Payton snorted. “I reckon she’d rather spit on me than exchange phone numbers.”
“Oh, I don’t know about that,” Eli said with a slow drawl. “Where there’s sparks, there’s chemistry.”
Huh. More like “where there’s smoke, there’s fire.” And an opportunity to get burned again when it came time to pick up and leave again for the next job, the next town. No thank you.
Dark clouds grayed the sky, and thunder rumbled through the woods. Fat, splatting raindrops dripped from magnolias and pines.
Tallulah didn’t care. The increased gales cooled her hot skin and made her restless, hungry for action. Wisps would be out this evening—the storm energy called to their chaotic, wild nature. For the past week, they’d been more active. So had the Ishkitini, as they’d hooted and fluttered in the treetops, ever watchful, looking for an opportunity to swoop in and slash with their sharp talons.
It wasn’t her imagination. Her brother, Tombi, and the rest of the hunters felt it, too. They’d be joining her during the next full moon’s hunting. For now, they were busy with new lives, new loves. Tallulah tamped down the jealous twinges. She’d had a shot at domesticity last year when Chulah, a lifelong friend and hunter, had proposed marriage. She’d even had second thoughts about turning him down, but then he’d fallen for a fairy, and that was the end of that.
It was all for the best. No one could ever compare to Bo, and second best wasn’t fair to anyone.
Whoosh.
Tallulah ducked and loaded her slingshot in one swift movement—but not before a talon swiped the side of her neck. Ignoring the pain, she released the stone. It thudded against flesh, and a lump of brown-and-gray feathers hit the ground.
Excellent. But the damn owl had got in a lick. Tallulah carefully touched the scrape and then examined her fingers, sticky with blood. Not too bad. Might not even need stitches. She dug in her backpack and unwrapped an antiseptic wipe. The alcohol stung a bit as she placed it on the gash, but nothing like a future infection would hurt. Quickly, she bandaged the wound and continued into the woods.
Where the Ishkitini appeared, the will-o’-the-wisps were sure to follow. The night would not be wasted if she killed a wisp. Every defeat ensured a safer, more successful full-moon hunt. She attuned her senses to the night, amplifying sight, sound and smell, then inhaled the scents of wet leaves and damp soil, and even the coppery smell of her own blood, which left a metallic taste in her throat.
Branches scraped bark. Little critters—squirrels, rabbits, mice—scrambled about the carpet of pine needles and the prickly underbrush of saw palmettos and stunted shrubs. Tallulah’s vision adjusted to the gathering darkness, and she unerringly kept to the path leading to the center of the forest.
A teal glow burst through a gap in the oaks—a wisp. Her breath quickened. She needed to get a little closer. Soundlessly, she padded from tree to tree, pausing to hide her body while she edged nearer.
The glow dazzled her eyes.
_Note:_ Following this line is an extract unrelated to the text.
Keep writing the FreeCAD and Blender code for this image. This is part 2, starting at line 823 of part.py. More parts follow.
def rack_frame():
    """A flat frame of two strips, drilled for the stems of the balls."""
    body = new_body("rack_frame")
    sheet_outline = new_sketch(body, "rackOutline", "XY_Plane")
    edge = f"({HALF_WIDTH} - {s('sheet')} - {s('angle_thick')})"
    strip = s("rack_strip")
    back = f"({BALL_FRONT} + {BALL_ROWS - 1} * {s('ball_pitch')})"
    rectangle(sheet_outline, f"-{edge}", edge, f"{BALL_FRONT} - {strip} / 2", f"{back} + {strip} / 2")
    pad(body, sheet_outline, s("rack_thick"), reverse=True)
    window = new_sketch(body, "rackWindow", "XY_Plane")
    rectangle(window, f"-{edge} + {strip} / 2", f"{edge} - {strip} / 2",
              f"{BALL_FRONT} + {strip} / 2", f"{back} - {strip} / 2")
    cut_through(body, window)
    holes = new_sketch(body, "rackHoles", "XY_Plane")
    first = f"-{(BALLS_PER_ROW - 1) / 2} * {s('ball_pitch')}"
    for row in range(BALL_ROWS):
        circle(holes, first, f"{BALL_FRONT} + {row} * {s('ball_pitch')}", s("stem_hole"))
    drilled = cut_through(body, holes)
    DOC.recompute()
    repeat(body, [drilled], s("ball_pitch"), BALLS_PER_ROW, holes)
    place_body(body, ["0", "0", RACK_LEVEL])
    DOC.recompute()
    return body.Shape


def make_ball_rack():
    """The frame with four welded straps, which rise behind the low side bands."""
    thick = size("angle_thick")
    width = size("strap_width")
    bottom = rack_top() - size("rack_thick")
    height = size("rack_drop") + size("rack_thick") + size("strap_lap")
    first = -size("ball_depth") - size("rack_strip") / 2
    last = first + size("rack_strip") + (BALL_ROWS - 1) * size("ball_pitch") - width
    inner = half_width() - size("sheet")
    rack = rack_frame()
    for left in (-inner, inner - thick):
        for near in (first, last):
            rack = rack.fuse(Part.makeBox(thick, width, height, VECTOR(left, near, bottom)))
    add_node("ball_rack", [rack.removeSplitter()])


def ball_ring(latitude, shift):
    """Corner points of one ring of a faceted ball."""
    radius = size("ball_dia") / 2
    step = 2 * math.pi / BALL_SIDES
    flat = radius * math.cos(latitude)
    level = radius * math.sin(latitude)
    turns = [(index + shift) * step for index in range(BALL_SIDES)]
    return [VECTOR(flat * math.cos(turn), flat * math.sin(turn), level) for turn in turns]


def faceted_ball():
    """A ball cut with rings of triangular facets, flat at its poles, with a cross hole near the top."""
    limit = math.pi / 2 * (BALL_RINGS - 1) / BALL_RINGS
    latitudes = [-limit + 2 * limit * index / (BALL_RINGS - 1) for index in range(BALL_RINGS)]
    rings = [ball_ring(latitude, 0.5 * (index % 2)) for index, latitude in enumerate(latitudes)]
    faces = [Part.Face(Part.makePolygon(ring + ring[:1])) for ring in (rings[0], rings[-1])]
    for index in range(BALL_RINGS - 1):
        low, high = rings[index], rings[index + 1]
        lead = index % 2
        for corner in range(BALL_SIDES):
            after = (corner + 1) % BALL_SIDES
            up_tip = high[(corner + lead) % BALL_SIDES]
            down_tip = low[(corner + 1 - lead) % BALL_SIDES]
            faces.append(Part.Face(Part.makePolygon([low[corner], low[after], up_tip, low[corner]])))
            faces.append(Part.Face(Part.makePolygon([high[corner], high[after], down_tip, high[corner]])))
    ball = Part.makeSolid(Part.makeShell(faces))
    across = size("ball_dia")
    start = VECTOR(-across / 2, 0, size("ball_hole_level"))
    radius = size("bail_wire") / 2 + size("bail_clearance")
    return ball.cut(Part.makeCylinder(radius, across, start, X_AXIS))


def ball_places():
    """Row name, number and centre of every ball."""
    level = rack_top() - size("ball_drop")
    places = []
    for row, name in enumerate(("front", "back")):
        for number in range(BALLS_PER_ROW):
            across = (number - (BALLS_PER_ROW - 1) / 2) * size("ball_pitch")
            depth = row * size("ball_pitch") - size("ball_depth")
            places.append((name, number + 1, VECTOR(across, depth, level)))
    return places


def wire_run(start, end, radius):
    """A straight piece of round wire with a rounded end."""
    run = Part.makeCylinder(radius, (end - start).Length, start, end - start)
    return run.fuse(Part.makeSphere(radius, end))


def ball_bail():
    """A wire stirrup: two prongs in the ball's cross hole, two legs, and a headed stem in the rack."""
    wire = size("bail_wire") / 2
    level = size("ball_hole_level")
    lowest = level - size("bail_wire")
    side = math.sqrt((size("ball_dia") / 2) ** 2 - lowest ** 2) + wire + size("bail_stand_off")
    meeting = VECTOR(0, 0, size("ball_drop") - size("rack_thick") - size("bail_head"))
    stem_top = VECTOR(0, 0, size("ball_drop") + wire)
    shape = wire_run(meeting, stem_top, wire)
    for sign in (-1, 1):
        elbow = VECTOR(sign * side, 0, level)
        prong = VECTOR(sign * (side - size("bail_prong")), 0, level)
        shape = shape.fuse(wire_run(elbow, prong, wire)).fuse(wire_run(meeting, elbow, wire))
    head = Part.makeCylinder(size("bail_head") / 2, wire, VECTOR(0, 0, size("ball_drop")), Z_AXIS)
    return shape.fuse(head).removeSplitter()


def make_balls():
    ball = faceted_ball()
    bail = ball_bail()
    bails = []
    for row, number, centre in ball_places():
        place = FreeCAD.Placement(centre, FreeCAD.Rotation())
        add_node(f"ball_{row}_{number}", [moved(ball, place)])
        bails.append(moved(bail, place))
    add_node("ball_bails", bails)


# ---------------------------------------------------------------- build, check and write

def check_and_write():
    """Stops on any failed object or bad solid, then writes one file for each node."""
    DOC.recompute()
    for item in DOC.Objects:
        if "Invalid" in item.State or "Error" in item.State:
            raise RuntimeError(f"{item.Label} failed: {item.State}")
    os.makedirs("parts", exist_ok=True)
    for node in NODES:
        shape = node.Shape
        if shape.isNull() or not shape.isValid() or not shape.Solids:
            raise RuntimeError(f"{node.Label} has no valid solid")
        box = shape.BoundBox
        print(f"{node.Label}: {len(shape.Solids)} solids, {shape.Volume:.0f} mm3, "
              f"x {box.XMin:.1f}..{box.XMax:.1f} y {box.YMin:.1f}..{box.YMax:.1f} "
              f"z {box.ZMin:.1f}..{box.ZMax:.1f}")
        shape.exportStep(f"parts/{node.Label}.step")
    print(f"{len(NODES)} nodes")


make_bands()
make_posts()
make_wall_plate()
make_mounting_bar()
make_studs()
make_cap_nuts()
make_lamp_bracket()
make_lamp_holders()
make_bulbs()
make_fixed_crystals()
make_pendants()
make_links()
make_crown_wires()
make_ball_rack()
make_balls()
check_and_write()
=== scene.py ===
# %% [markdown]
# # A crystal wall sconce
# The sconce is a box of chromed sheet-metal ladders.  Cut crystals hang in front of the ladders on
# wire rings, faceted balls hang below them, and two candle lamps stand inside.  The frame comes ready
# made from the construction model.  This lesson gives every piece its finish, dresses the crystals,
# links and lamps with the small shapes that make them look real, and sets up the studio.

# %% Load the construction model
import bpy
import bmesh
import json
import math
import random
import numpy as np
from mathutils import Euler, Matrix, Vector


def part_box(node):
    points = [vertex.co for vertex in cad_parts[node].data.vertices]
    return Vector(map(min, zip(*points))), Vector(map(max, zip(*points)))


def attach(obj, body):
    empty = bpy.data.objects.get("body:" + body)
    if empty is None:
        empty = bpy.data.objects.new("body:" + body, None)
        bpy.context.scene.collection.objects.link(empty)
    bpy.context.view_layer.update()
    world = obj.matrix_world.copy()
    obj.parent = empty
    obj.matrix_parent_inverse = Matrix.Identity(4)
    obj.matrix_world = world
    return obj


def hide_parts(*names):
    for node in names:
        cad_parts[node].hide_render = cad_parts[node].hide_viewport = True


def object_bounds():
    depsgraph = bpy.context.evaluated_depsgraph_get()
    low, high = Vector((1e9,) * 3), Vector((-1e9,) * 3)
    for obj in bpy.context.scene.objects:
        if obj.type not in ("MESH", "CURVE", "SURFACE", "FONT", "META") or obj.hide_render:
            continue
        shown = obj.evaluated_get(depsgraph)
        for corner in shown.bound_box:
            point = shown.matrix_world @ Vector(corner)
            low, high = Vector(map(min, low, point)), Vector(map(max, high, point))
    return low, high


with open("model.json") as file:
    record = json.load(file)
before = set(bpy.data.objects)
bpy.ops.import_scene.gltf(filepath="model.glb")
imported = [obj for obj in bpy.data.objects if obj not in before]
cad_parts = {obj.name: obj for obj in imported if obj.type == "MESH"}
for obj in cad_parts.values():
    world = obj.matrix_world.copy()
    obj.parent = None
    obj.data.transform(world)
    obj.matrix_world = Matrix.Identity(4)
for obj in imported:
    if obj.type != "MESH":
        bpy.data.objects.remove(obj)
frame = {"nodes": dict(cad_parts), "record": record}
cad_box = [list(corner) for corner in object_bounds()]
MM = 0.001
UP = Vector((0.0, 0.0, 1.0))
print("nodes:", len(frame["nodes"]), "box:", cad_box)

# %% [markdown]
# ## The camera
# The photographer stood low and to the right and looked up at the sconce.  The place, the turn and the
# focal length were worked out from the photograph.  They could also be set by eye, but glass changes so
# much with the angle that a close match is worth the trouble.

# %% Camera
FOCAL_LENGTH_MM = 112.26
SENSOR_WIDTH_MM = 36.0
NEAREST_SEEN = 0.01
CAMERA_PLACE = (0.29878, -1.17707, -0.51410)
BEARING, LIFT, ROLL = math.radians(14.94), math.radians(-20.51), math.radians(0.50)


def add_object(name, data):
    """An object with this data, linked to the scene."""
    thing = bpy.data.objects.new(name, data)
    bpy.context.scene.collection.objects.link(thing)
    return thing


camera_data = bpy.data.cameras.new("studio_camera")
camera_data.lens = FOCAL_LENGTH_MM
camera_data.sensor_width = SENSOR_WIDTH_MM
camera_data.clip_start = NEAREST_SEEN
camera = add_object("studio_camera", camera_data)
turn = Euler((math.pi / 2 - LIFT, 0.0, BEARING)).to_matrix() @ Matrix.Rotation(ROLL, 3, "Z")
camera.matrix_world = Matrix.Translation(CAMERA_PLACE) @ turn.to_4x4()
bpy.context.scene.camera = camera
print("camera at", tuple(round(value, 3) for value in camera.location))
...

The wisp floated a mere ten feet away. She’d been spotted.
Tallulah loaded the slingshot.
It’s useless, the negative whisper echoed in her mind. She had come way too close to the wisp. Close enough that it could invade her thoughts, inducing despair and misery and hopelessness. The wisps thrived on human suffering. It made them stronger, more deadly.
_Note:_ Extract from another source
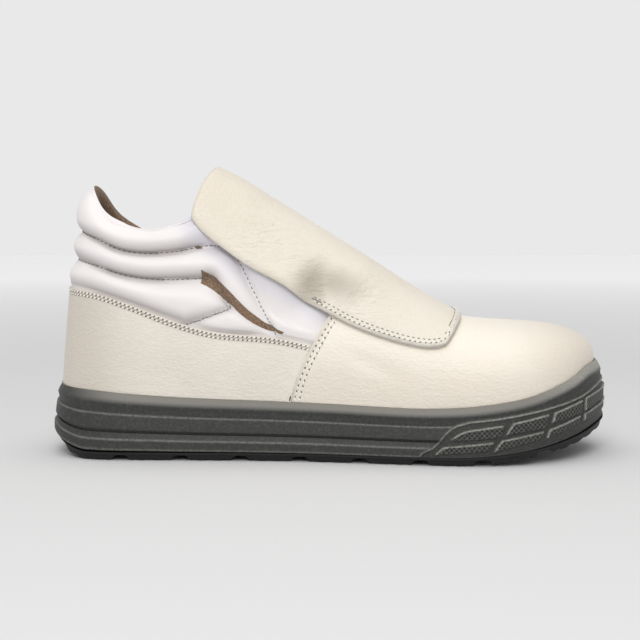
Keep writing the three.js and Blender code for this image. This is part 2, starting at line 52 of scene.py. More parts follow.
def addNode(material, kind, settings=None, links=None):
    # settings go to attributes or input sockets, links are (socket, source node, source socket);
    # a socket has a name, or a number where a node uses one name twice
    made = material.node_tree.nodes.new(kind)
    for name, value in (settings or {}).items():
        if isinstance(name, int) or name in made.inputs:
            made.inputs[name].default_value = value
        else:
            setattr(made, name, value)
    for socket, source, output in links or []:
        material.node_tree.links.new(source.outputs[output], made.inputs[socket])
    return made


def readTable(rows, at):
    # smooth curve through the rows, the same one that shaped the solids; end values are held
    rows = np.asarray(rows, float)
    keys, values = rows[:, 0], rows[:, 1]
    slopes = np.empty(len(keys))
    for i in range(len(keys)):
        low, high = max(i - 1, 0), min(i + 1, len(keys) - 1)
        slopes[i] = (values[high] - values[low]) / (keys[high] - keys[low])
    at = np.clip(np.asarray(at, float), keys[0], keys[-1])
    k = np.clip(np.searchsorted(keys, at, side="right") - 1, 0, len(keys) - 2)
    span = keys[k + 1] - keys[k]
    t = (at - keys[k]) / span
    u = 1 - t
    return (values[k] * u * u * (1 + 2 * t) + values[k + 1] * t * t * (1 + 2 * u)
            + slopes[k] * span * t * u * u - slopes[k + 1] * span * u * t * t)


def smooth(value, low, high):
    t = np.clip((value - low) / (high - low), 0, 1)
    return t * t * (3 - 2 * t)


def activate(piece):
    bpy.ops.object.select_all(action="DESELECT")
    piece.select_set(True)
    bpy.context.view_layer.objects.active = piece


def meshPiece(name, points, faces):
    mesh = bpy.data.meshes.new(name)
    mesh.from_pydata((np.asarray(points) / 1000).tolist(), [], [list(map(int, f)) for f in faces])
    mesh.update()
    piece = bpy.data.objects.new(name, mesh)
    bpy.context.scene.collection.objects.link(piece)
    return piece


def copyOf(nodeName, name):
    # a copy of a solid, its loose triangles merged back to the quads it was made from
    piece = bpy.data.objects.new(name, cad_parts[nodeName].data.copy())
    piece.data.name = name
    piece.data.materials.clear()
    bpy.context.scene.collection.objects.link(piece)
    activate(piece)
    bpy.ops.object.mode_set(mode="EDIT")
    bpy.ops.mesh.select_all(action="SELECT")
    bpy.ops.mesh.remove_doubles(threshold=1e-5)
    bpy.ops.mesh.tris_convert_to_quads(face_threshold=math.radians(60), shape_threshold=math.radians(60))
    bpy.ops.object.mode_set(mode="OBJECT")
    return piece


def closeUp(piece, merge=0.0):
    # merges points that coincide and turns every face outwards
    activate(piece)
    bpy.ops.object.mode_set(mode="EDIT")
    bpy.ops.mesh.select_all(action="SELECT")
    if merge:
        bpy.ops.mesh.remove_doubles(threshold=merge)
    bpy.ops.mesh.normals_make_consistent(inside=False)
    bpy.ops.object.mode_set(mode="OBJECT")


def writeAttribute(piece, name, values):
    piece.data.attributes.new(name, "FLOAT", "POINT").data.foreach_set("value", np.asarray(values, float))


def getPoints(piece):
    points = np.empty(len(piece.data.vertices) * 3)
    piece.data.vertices.foreach_get("co", points)
    return points.reshape(-1, 3) * 1000


def getNormals(piece):
    normals = np.empty(len(piece.data.vertices) * 3)
    piece.data.vertex_normals.foreach_get("vector", normals)
    return normals.reshape(-1, 3)


def setPoints(piece, points):
    piece.data.vertices.foreach_set("co", (np.asarray(points) / 1000).ravel())
    piece.data.update()


def subdivide(piece, levels, crease=0.0, sharpness=50):
    # rounds the cage; its sharp edges keep a small radius
    activate(piece)
    if crease:
        bpy.ops.object.mode_set(mode="EDIT")
        bpy.ops.mesh.select_mode(type="EDGE")
        bpy.ops.mesh.select_all(action="DESELECT")
        bpy.ops.mesh.edges_select_sharp(sharpness=math.radians(sharpness))
        bpy.ops.transform.edge_crease(value=crease)
        bpy.ops.object.mode_set(mode="OBJECT")
    rounding = piece.modifiers.new("Rounding", "SUBSURF")
    rounding.levels = rounding.render_levels = levels
    bpy.ops.object.modifier_apply(modifier=rounding.name)
    piece.data.shade_smooth()


def lineDistance(points, line):
    # least distance of each 2-D point to a polyline, and how far along it that is
    best = np.full(len(points), 1e9)
    along = np.zeros(len(points))
    total = 0.0
    for a, b in zip(line[:-1], line[1:]):
        way = b - a
        length = np.linalg.norm(way)
        t = np.clip(((points - a) @ way) / length ** 2, 0, 1)
        gap = np.linalg.norm(points - (a + t[:, None] * way), axis=1)
        nearer = gap < best
        best[nearer] = gap[nearer]
        along[nearer] = total + t[nearer] * length
        total += length
    return best, along, total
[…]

Death is imminent. Don’t fight it.
No way. Tallulah’s arm drew back the slingshot band, ready to strike.
Join Bo.
Her lungs squeezed, and her throat painfully tightened, as if a boa constrictor were wrapped around her chest. Her breath grew harsh, and her biceps quivered and strained on the band.
You know you want to see him again. It would be so easy. Give in.
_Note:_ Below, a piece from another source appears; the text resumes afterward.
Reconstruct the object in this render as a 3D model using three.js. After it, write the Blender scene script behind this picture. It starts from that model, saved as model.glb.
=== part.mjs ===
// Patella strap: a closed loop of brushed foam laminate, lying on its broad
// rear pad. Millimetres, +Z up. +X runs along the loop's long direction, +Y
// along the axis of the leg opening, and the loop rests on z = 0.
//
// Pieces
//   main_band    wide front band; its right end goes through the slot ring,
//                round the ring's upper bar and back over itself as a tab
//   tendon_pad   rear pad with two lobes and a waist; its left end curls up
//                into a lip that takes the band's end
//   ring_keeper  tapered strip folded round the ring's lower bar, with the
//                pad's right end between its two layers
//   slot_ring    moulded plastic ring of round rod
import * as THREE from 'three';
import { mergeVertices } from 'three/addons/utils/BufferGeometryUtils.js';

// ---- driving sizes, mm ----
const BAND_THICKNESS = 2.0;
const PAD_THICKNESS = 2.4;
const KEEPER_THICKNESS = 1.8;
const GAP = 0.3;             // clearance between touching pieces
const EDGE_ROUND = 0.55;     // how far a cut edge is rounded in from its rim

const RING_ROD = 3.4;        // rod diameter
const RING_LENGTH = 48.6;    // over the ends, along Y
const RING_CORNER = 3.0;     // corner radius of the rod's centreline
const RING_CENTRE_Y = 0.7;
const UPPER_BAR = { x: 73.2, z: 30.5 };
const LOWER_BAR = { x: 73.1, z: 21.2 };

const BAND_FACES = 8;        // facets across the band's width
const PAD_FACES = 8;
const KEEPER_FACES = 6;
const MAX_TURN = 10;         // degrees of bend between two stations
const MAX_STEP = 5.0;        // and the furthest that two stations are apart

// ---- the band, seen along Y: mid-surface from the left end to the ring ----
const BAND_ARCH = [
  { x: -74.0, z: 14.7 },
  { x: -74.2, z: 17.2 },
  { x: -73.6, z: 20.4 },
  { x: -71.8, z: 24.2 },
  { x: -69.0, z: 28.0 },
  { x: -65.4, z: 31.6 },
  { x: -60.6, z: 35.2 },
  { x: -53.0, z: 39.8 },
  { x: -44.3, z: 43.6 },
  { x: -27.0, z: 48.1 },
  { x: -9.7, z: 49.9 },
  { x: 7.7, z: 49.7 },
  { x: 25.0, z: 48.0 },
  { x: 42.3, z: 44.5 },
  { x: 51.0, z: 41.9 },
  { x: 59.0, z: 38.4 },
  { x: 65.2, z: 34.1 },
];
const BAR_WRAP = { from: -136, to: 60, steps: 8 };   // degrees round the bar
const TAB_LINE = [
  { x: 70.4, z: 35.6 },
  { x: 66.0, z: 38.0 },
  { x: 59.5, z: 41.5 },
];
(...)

Bo. It dared mention his name. She stared at the center of the wisp, where the blue-green heart pulsed. Where the imprisoned spirit lived its miserable existence. Because that’s what wisps did. They killed humans and trapped their souls inside their parasitic bodies. That’s what they had done to Bo—until she had killed the wisp host and set Bo free.
Bo was dead, but at least he’d passed over into the After Life.